Working Paper
Sex Workers in Calcutta and the Dynamics of Collective Action

Political Activism, Community Identity and Group Behaviour

This paper explores the nature of collective action and group behaviour through a case study of a highly successful political organization of poorer sex workers in Calcutta. The paper asks: What stimulated the participation of sex workers in their organization, promoted individual commitment to the group, and engendered co-operative action and group cohesion? What contributed to its success in achieving well being and equity, and in making itself dynamic and sustainable?In answering these questions, three main arguments are highlighted. First, the paper emphasizes collective self-representation and expression of community identity as the motor of group activity, rather than the gratification of individual material needs, or subjective personal satisfaction. The attempt here is to go beyond an understanding of group behaviour based on methodological individualism which seeks to explain the operation of groups in terms of the benefits that individuals within a group derive as individuals from their participation in a collective. The paper argues that individuals cohere in a group from a genuine belief in the normative superiority of the collectivity, even when little direct or immediate benefit accrues to each individual from participating in such a collectivity.
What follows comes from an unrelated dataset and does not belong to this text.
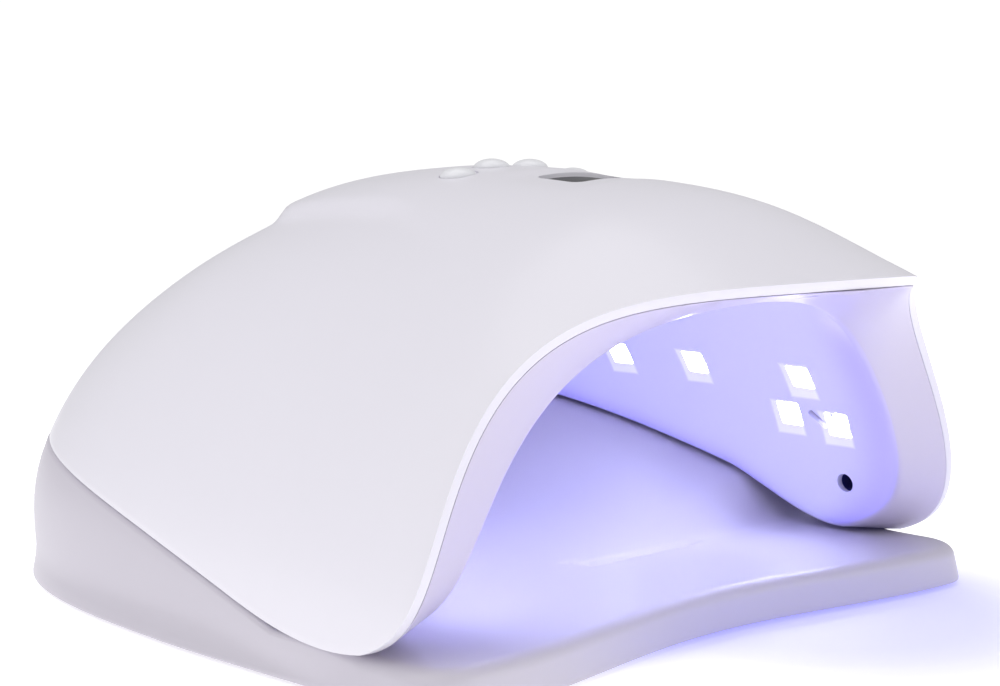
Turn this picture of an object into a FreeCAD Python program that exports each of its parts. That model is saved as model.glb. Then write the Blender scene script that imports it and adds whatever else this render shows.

Second, the paper underscores how collective action is propelled by political initiatives to reconfigure extant power relations of domination and subordination, and the struggle to interrogate or challenge established norms of social hierarchy and distribution. This is a largely under-emphasized theme in the literature and practice of development, where 'politics' is usually seen in terms of making claims or advocacy in the interest of disadvantaged groups. This paper shows that the success of the DMSC as a dynamic group lies in outstripping precisely such a limited conception of politics. Finally, this paper demonstrates how political activism enabled the recasting of identity, reconstitution of the 'self' and redefinition of subjectivity. It shows how sex workers as political actors came to reconceptualize their own potentials as human subjects, which in turn helped them to sustain collective action and enlarge its scope.